Dia berkisah, istri gubernur dari kawasan miskin, belanja berjibun. Memikul tas, menenteng belanjaan. “Kita tahu itu pasti dari Indonesia,” kata Baa’syir. Kata dia, mudah dideteksi kelakuan mereka. Mungkin di negeri sendiri mereka tampil anggun jaga senyum dan kelakuan, tetapi jika sudah di Singapura, semua pura-pura itu luluh lumer. Jadi liar, seliar-liarnya. Suami jadi pejabat istri gila belanja. Belakangan barulah diketahui, Baas’yir orang Indonesia, yang menetap di Singapura 47 tahun. Seluruh sisa hidupnya di sana.

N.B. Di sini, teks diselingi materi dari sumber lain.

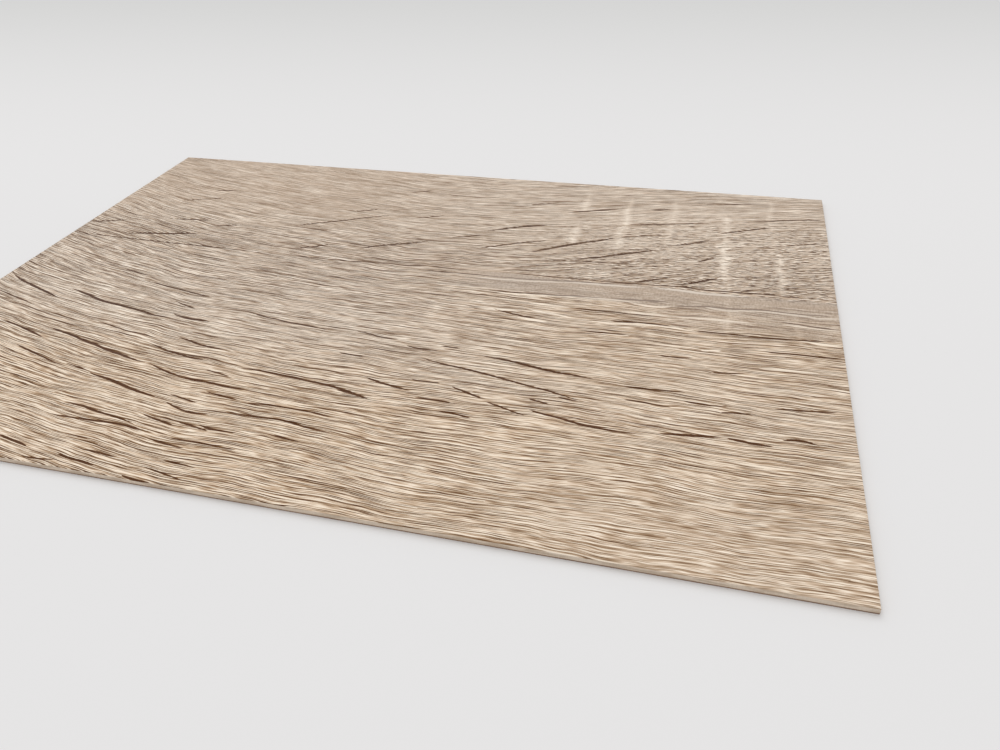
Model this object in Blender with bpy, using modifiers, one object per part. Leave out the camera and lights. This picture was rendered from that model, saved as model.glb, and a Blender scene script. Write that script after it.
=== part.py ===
"""Self-adhesive wood-look wall panel: a rectangular piece of the sheet stock, lying on its back.

The panel is one embossed decor board. An adhesive film covers its back, and a release liner
covers the film until the panel is stuck to a wall. All three are cut to the same outline in
one cut, so their edges are flush.

Frame: the origin is at the middle of the liner's underside, +X runs along the grain, +Y across
it, and +Z points out of the decor face. Lengths are in metres.
"""
import bpy

# Outline of the cut panel

PANEL_LENGTH = 0.210
PANEL_WIDTH = 0.150

# Thickness of each layer, from the back up

LINER_THICKNESS = 0.00008
ADHESIVE_THICKNESS = 0.00015
BOARD_THICKNESS = 0.00100

# Free height that each bonded pair keeps between its faces

BOND_GAP = 0.00001

# Rounding that the cutting blade leaves along the four edges of the decor face

ARRIS_RADIUS = 0.00015
ARRIS_SEGMENTS = 3

# Colours in linear RGB, with roughness

DECOR_COLOUR = (0.485, 0.366, 0.268)
DECOR_ROUGHNESS = 0.55
ADHESIVE_COLOUR = (0.520, 0.430, 0.300)
ADHESIVE_ROUGHNESS = 0.30
LINER_COLOUR = (0.330, 0.215, 0.125)
LINER_ROUGHNESS = 0.45

COLLECTION_NAME = "self_adhesive_wall_panel"
DECOR_FACE_GROUP = "decor_face"


def clear_scene():
    """Remove every object that the open file holds."""
    for old in list(bpy.data.objects):
        bpy.data.objects.remove(old, do_unlink=True)


def make_collection(name):
    """A new collection under the scene's own."""
    collection = bpy.data.collections.new(name)
    bpy.context.scene.collection.children.link(collection)
    return collection


def make_material(name, colour, roughness):
    """A non-metallic Principled material."""
    material = bpy.data.materials.new(name)
    material.use_nodes = True
    shader = material.node_tree.nodes["Principled BSDF"]
    shader.inputs["Base Color"].default_value = (*colour, 1.0)
    shader.inputs["Roughness"].default_value = roughness
    shader.inputs["Metallic"].default_value = 0.0
    return material


def add_layer(name, thickness, underside, material, collection):
    """One rectangular layer of the panel, whose lower face lies at the height underside."""
    bpy.ops.mesh.primitive_cube_add(size=1.0, location=(0.0, 0.0, underside + thickness / 2))
    layer = bpy.context.object
    layer.name = name
    layer.data.name = name
    layer.scale = (PANEL_LENGTH, PANEL_WIDTH, thickness)
    bpy.ops.object.transform_apply(location=False, rotation=False, scale=True)
    layer.data.materials.append(material)
    for holder in list(layer.users_collection):
        holder.objects.unlink(layer)
    collection.objects.link(layer)
    return layer


def round_decor_arris(board):
    """Round the edges between the decor face and the cut sides, and leave the others sharp."""
    group = board.vertex_groups.new(name=DECOR_FACE_GROUP)
    face_corners = [corner.index for corner in board.data.vertices if corner.co.z > 0.0]
    group.add(face_corners, 1.0, "REPLACE")
    bevel = board.modifiers.new("decor_arris", "BEVEL")
    bevel.limit_method = "VGROUP"
    bevel.vertex_group = DECOR_FACE_GROUP
    bevel.width = ARRIS_RADIUS
    bevel.segments = ARRIS_SEGMENTS


def build_panel():
    """Lay the release liner, the adhesive film and the decor board on each other."""
    collection = make_collection(COLLECTION_NAME)

    liner_material = make_material("liner_kraft", LINER_COLOUR, LINER_ROUGHNESS)
    add_layer("release_liner", LINER_THICKNESS, 0.0, liner_material, collection)

    adhesive_underside = LINER_THICKNESS + BOND_GAP
    adhesive_material = make_material("adhesive_clear", ADHESIVE_COLOUR, ADHESIVE_ROUGHNESS)
    add_layer("adhesive_film", ADHESIVE_THICKNESS, adhesive_underside, adhesive_material, collection)

    board_underside = adhesive_underside + ADHESIVE_THICKNESS + BOND_GAP
    decor_material = make_material("decor_oak", DECOR_COLOUR, DECOR_ROUGHNESS)
    board = add_layer("decor_board", BOARD_THICKNESS, board_underside, decor_material, collection)
    round_decor_arris(board)


clear_scene()
build_panel()
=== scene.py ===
"""Looks of a self-adhesive wall panel: pale limed oak, embossed along its grain.

The panel lies flat, decor face up. X runs along the grain, Y across it and Z out of the face.
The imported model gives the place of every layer. This file replaces the plain decor board with
an embossed one, and gives the adhesive film and the release liner their finishes.

The print and the embossing come from one set of grain fields. The same expressions are added
to the shader, which colours the face, and to a geometry node group, which cuts the relief.
"""
import math

import bpy
from bpy.props import FloatProperty, FloatVectorProperty, IntProperty, PointerProperty
from bpy.types import Operator, Panel, PropertyGroup
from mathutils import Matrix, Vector


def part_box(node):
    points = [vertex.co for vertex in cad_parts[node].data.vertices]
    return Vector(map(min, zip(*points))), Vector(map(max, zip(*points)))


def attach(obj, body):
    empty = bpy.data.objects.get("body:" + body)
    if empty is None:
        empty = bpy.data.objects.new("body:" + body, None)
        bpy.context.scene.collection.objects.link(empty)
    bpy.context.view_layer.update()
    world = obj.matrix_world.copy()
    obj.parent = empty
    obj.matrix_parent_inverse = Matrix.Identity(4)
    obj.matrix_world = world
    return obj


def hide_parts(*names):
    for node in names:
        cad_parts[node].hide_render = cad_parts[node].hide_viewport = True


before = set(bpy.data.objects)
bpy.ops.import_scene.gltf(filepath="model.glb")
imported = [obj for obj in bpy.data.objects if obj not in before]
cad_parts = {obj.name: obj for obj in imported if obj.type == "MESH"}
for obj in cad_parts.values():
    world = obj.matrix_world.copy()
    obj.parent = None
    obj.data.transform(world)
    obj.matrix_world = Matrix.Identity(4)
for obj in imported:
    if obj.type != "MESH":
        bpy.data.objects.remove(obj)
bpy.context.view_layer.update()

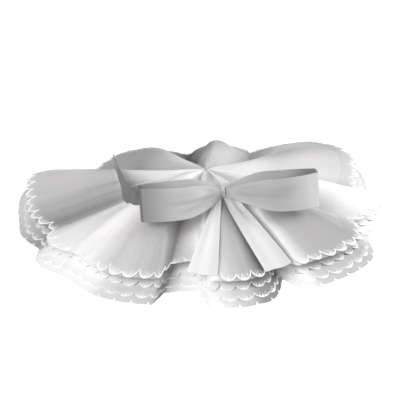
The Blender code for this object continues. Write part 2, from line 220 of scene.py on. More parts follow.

Pariwisata Singapura jadi gemuk, segemuk para pengunjung ibu-ibu dari negeri tetangga dari negeri riuh nyiur melambai-lambai. Bagaimana negeri kita?
Indonesia itu kaya. NTT itu pun kaya raya. Kawasan obyek wisata alam, budaya dan pantai NTT, kaya sekali. Tetapi, yang belum ada di sini adalah pemimpin dengan kekayaan pemikiran. Pemikiran yang mendorong wisata sebagai leading industry pendulang kemakmuran rakyat. Wisata NTT, masih sebatas potensi, bukan benda ekonomi. Untuk itulah kita butuh pemikir besar dengan gagasan besar, kehendak besar membesarkan pundi pembangunan demi khalayak besar rakyat yang miskin besar. Kita tentu, tidak butuh pemimpin yang gemar menggemukkan dirinya sendiri, keluarganya sendiri dan kalangan dalam dirinya sendiri.
Kita tak harus melancong ke Singapura, cukup bila kita membenah pariwisata di sini dengan sekuat kehendak baik. Itu sudah lebih dari cukup. Agar kali lain, saya tak lagi malu mendengar Baa’syir. Begitulah!